Though it's possible an ultimatum like the one suggested could motivate him to want to change, if he knows she's serious.
heavenscalyx: (Default)

[personal profile] heavenscalyx 2020-03-04 03:37 pm (UTC)(link)
Find a good divorce lawyer now, because you're gonna need one.
edenfalling: stylized black-and-white line art of a sunset over water (Default)

[personal profile] edenfalling 2020-03-04 09:02 pm (UTC)(link)
I had a coach like that in high school. Very nice guy, very encouraging, good sense of humor... until the ambient stress level crossed some invisible line and suddenly he was red-faced and screaming.
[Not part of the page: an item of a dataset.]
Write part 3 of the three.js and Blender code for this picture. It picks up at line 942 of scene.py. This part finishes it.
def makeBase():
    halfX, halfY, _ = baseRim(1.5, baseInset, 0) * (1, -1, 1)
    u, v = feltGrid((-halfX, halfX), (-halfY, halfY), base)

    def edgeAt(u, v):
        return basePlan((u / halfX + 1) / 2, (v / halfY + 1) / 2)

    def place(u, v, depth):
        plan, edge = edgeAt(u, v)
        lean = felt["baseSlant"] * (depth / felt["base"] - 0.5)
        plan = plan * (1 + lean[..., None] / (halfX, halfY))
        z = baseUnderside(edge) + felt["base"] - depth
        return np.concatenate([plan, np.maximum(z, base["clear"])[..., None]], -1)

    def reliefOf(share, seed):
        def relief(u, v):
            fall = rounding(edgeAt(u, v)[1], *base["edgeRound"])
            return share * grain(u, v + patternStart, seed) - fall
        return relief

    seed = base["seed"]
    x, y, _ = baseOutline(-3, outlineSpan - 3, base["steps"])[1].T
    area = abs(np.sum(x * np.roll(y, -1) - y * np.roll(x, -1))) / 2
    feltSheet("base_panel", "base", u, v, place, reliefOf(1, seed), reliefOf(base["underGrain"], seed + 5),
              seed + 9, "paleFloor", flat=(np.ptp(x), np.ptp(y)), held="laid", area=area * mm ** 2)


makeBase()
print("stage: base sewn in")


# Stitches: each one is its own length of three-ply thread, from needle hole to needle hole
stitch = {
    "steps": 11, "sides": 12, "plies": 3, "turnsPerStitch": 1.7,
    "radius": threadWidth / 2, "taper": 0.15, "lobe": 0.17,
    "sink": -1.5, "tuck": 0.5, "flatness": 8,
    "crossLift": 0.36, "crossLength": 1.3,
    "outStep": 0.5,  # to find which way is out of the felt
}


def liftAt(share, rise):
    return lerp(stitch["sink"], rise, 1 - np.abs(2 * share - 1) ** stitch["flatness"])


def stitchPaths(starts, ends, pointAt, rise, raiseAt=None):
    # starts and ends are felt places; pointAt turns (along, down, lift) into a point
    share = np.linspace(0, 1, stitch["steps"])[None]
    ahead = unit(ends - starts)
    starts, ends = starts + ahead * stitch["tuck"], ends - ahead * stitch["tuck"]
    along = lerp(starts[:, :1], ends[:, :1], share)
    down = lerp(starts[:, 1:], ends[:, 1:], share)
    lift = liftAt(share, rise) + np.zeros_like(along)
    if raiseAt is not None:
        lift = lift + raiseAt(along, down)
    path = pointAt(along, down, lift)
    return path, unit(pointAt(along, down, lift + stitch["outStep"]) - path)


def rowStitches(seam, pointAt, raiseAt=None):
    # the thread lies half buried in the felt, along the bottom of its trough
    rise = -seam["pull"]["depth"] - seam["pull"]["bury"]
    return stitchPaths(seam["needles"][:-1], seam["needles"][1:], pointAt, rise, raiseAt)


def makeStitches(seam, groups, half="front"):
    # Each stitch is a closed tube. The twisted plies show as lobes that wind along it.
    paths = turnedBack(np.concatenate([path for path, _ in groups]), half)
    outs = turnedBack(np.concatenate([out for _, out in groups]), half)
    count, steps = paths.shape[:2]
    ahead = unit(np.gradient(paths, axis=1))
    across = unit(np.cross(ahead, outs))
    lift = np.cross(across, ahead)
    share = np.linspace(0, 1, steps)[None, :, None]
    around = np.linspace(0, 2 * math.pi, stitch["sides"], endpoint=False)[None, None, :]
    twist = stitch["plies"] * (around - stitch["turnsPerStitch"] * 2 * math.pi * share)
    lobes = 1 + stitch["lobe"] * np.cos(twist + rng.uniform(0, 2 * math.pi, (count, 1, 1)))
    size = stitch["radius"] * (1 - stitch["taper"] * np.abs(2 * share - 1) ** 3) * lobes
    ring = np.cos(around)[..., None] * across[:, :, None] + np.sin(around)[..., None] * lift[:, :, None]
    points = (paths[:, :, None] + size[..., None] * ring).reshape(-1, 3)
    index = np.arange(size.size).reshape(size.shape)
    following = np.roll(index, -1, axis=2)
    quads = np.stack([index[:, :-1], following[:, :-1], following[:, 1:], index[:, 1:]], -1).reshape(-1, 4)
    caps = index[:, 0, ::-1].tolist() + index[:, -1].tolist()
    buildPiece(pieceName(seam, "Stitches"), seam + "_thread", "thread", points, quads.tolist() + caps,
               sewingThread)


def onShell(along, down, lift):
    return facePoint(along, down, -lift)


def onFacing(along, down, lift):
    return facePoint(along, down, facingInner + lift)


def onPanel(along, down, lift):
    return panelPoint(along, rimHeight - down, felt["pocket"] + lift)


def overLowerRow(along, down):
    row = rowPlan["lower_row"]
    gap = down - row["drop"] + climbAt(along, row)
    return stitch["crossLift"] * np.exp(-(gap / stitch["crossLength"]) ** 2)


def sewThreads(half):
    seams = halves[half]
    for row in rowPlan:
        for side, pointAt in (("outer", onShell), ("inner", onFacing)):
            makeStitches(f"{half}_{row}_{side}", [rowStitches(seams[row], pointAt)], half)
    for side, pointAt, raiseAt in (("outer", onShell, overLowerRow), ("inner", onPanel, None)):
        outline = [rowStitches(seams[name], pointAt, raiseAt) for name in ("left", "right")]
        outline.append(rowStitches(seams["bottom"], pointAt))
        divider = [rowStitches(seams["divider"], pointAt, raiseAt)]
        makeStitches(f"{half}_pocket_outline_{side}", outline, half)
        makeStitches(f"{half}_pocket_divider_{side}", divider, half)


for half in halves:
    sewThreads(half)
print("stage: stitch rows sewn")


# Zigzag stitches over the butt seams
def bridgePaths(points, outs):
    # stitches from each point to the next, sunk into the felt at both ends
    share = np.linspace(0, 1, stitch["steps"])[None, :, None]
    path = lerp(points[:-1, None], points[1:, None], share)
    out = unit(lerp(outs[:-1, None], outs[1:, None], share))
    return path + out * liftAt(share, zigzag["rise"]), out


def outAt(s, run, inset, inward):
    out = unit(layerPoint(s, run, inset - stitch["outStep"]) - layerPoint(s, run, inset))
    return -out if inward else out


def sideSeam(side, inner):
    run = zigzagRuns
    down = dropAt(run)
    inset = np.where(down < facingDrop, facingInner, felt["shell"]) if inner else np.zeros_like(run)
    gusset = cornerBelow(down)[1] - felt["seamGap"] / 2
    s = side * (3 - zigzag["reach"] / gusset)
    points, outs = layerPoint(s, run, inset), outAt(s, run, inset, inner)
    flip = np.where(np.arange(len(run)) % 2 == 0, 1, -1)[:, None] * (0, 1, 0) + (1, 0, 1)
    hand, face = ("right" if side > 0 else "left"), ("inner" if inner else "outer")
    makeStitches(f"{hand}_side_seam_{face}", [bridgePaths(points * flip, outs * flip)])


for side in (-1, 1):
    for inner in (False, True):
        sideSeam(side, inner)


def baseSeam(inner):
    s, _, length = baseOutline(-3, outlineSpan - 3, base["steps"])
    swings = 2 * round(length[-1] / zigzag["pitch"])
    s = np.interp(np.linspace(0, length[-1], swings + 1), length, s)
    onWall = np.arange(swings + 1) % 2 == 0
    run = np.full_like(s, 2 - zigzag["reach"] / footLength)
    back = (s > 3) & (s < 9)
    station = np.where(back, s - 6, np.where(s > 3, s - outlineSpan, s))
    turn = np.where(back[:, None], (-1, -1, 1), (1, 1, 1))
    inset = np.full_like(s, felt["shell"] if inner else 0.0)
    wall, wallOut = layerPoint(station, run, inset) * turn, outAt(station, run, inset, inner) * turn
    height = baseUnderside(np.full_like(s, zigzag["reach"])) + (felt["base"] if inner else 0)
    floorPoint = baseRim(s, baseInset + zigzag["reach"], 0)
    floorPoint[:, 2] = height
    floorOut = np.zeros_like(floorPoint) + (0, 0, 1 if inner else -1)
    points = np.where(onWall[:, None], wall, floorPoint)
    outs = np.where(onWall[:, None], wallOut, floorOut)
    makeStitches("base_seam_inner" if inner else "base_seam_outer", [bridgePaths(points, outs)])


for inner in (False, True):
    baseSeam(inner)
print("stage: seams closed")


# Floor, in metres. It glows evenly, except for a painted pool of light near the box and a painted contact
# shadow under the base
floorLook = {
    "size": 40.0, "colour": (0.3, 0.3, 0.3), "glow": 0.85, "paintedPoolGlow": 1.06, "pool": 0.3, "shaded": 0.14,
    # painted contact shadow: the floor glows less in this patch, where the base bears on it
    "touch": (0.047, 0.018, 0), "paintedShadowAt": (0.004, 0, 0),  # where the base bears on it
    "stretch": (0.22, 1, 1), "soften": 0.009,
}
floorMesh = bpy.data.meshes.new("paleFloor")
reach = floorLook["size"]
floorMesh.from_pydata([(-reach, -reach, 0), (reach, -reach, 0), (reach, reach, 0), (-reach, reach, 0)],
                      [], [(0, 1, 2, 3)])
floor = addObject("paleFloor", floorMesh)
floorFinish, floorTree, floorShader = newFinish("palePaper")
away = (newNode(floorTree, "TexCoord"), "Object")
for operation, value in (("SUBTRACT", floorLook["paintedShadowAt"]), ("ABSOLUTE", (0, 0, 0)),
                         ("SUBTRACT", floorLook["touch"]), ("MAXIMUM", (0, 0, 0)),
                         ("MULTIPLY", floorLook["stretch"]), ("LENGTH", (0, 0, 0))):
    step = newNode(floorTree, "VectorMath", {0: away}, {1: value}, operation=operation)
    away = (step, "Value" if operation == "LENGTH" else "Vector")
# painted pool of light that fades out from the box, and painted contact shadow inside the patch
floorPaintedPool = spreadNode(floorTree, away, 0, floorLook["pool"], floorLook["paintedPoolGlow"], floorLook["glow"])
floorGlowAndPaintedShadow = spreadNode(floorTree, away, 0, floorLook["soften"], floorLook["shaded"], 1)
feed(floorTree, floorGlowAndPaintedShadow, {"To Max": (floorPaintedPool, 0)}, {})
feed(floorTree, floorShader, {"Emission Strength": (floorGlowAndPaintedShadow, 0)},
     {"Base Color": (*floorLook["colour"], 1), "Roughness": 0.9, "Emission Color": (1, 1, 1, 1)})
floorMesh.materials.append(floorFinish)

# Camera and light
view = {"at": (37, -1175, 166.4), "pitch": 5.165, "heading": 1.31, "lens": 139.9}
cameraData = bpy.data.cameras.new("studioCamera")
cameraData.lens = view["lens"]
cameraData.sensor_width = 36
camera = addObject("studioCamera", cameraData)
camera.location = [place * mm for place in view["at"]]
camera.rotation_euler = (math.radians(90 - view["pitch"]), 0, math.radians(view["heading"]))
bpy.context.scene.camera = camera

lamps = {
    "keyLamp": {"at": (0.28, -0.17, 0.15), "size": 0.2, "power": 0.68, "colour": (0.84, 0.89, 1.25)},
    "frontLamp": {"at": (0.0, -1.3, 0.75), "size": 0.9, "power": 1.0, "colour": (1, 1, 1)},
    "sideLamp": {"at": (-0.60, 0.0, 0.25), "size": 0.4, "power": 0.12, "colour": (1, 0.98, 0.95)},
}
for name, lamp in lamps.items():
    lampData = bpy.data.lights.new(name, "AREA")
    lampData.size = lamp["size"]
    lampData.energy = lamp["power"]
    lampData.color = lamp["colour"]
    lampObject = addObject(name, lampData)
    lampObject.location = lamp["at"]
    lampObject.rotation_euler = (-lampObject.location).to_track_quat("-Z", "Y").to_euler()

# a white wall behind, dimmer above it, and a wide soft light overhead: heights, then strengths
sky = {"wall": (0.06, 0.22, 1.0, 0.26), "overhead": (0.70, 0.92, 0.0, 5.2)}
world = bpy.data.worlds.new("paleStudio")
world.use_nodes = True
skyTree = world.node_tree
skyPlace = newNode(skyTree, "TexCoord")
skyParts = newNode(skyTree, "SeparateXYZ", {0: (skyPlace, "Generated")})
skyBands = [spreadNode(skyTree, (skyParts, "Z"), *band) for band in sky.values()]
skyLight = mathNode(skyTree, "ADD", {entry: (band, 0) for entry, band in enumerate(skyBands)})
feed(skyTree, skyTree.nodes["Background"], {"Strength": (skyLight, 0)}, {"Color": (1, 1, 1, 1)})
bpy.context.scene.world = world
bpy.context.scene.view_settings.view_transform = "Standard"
He used to throw things to express his anger, and once spun around and hurled a clipboard without looking and missed those of us sitting on the bench by about one foot, max. It was, to say the least, somewhat unnerving.

My coach did make some effort to shape up after the clipboard incident (and also after he got red-carded out of a couple games), but he still got fired after the end of that season. It sounds like the husband in this letter isn't making even minimal attempts to change his ways despite his wife's expressed discomfort. That is not a good sign, and honestly, I hope he gets fired from his coaching gig (and possibly "fired" from his marriage as well).
kutsuwamushi: (Default)

[personal profile] kutsuwamushi 2020-03-05 04:18 pm (UTC)(link)
He sounds like the type of man who won't let her drive, too.
melissatreglia: (bugs bunny - slice of heaven)

[personal profile] melissatreglia 2020-03-10 03:03 pm (UTC)(link)
He's a danger behind the wheel. He could get somebody killed!

LW, just DTFMA. No husband should ever tell his wife to shut up when she reminds him he needs to obey the law.